Dans le même temps, la modération salariale pourra être acceptée, ce qui amène un cercle vertueux en créant un facteur de modération dans les tensions inflationnistes, point délicat à discuter, surtout pour nos amis allemands. En fait, l’inflation pourrait être contenue si on prend en considération d’une part la capacité productive globale ainsi que l’ouverture des produits à la concurrence. Quelques analystes craindront une baisse de l’euro mais est-ce bien grave dans le contexte de surévaluation de la monnaie européenne face au dollar ? De plus, cette baisse pourrait être limitée car si la perspective de la dette impayée s’éloigne, l’euro trouvera une confiance accrue.
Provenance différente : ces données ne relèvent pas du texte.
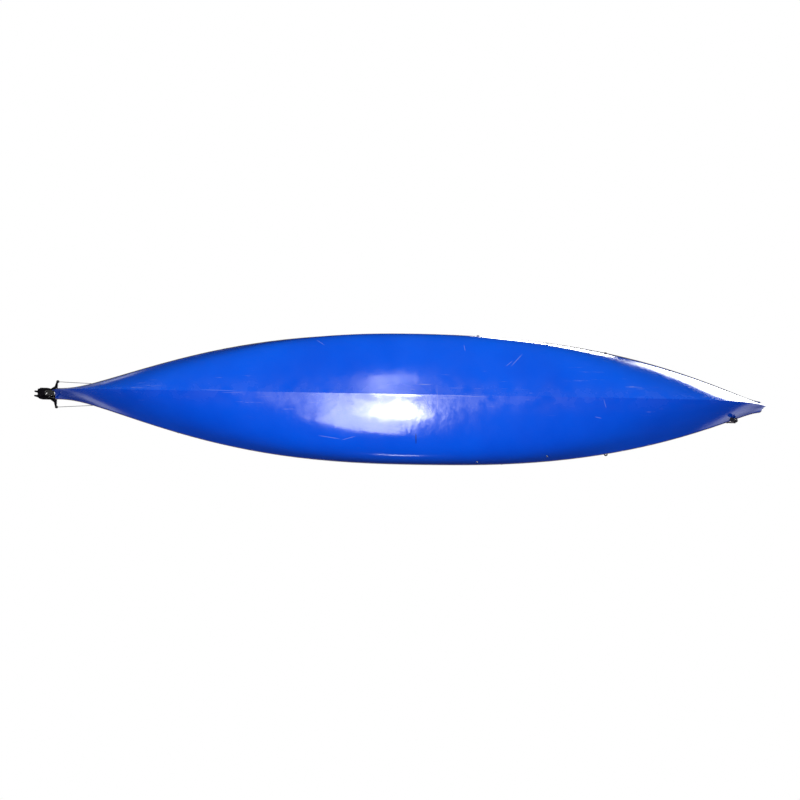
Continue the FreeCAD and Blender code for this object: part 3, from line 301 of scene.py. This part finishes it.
# ---- padded pieces ------------------------------------------------------
def body_of(node):
    return next(body for body, nodes in BODIES.items() if node in nodes)


def stand_in(piece, node):
    """Gives a piece the finish and the place of a CAD node."""
    piece.data.materials.clear()
    piece.data.materials.append(FINISHES[SLOTS[node]])
    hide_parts(node)


def new_object(name, mesh):
    piece = bpy.data.objects.new(name, mesh)
    bpy.context.scene.collection.objects.link(piece)
    for face in mesh.polygons:
        face.use_smooth = True
    return piece


def baked(piece):
    """Replaces a piece's mesh with what its modifiers make of it."""
    depsgraph = bpy.context.evaluated_depsgraph_get()
    mesh = bpy.data.meshes.new_from_object(piece.evaluated_get(depsgraph))
    piece.modifiers.clear()
    piece.data = mesh


PUMP = 4.0                   # cloth pressure that stuffs a pad
PUMP_STEPS = 20
WELD = 0.00002
SKIN = 0.001                 # a pad's cloth starts this far inside its solid
FLAT = 0.5                   # faces turned to the back by more than this stay flat


def inflate(piece, sewn, cap):
    """Swells a mesh as stuffed cloth; sewn points stay, and no point moves further than cap."""
    start = [v.co.copy() for v in piece.data.vertices]
    group = piece.vertex_groups.new(name="sewn")
    group.add(sewn, 1.0, "REPLACE")
    cloth = piece.modifiers.new("cloth", "CLOTH").settings
    cloth.use_pressure = True
    cloth.uniform_pressure_force = PUMP
    cloth.effector_weights.gravity = 0.0
    cloth.vertex_group_mass = "sewn"
    cloth.quality = 6
    for step in range(1, PUMP_STEPS + 1):
        bpy.context.scene.frame_set(step)
    baked(piece)
    for vertex, before in zip(piece.data.vertices, start):
        moved = vertex.co - before
        if moved.length > cap:
            vertex.co = before + moved * (cap / moved.length)
    bpy.context.scene.frame_set(1)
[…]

Quant à la BCE, elle conserve son rôle en limitant elle aussi les tensions inflationnistes.

 

Pour clore cette présentation, une vision globale permet d’anticiper une croissance nouvelle car avec 3 % de PIB injectés pour la consommation des plus démunis, cela devrait booster les PIB de quelques points, avec à terme la résorption des dettes et un effet sur l’emploi. Cette croissance sera bel et bien due à une économie réelle, celle qui permet au gens de travailler et consommer, au lieu d’une croissance artificielle qu’on a connue depuis deux décennies et qui a conduit notamment l’Espagne vers l’impasse des bulles immobilières. Pour finir, soulignons que les pays reprendront leur destin en main et parviendront à se libérer de l’asservissement des marchés pour gérer leurs finances publiques.

 

Et ce détail qui ne vous aura pas échappé. L’article premier n’impose pas l’unanimité dans les négociations. C’est voulu, afin d’éviter le cas où un pays bloquerait la signature de ce traité. Il suffit donc que l’Allemagne, la France, l’Italie, l’Espagne s’entendent. On voit mal alors les autres pays s’exclure de ce traité en se privant de cet outil budgétaire et social qu’est le crédit éthique.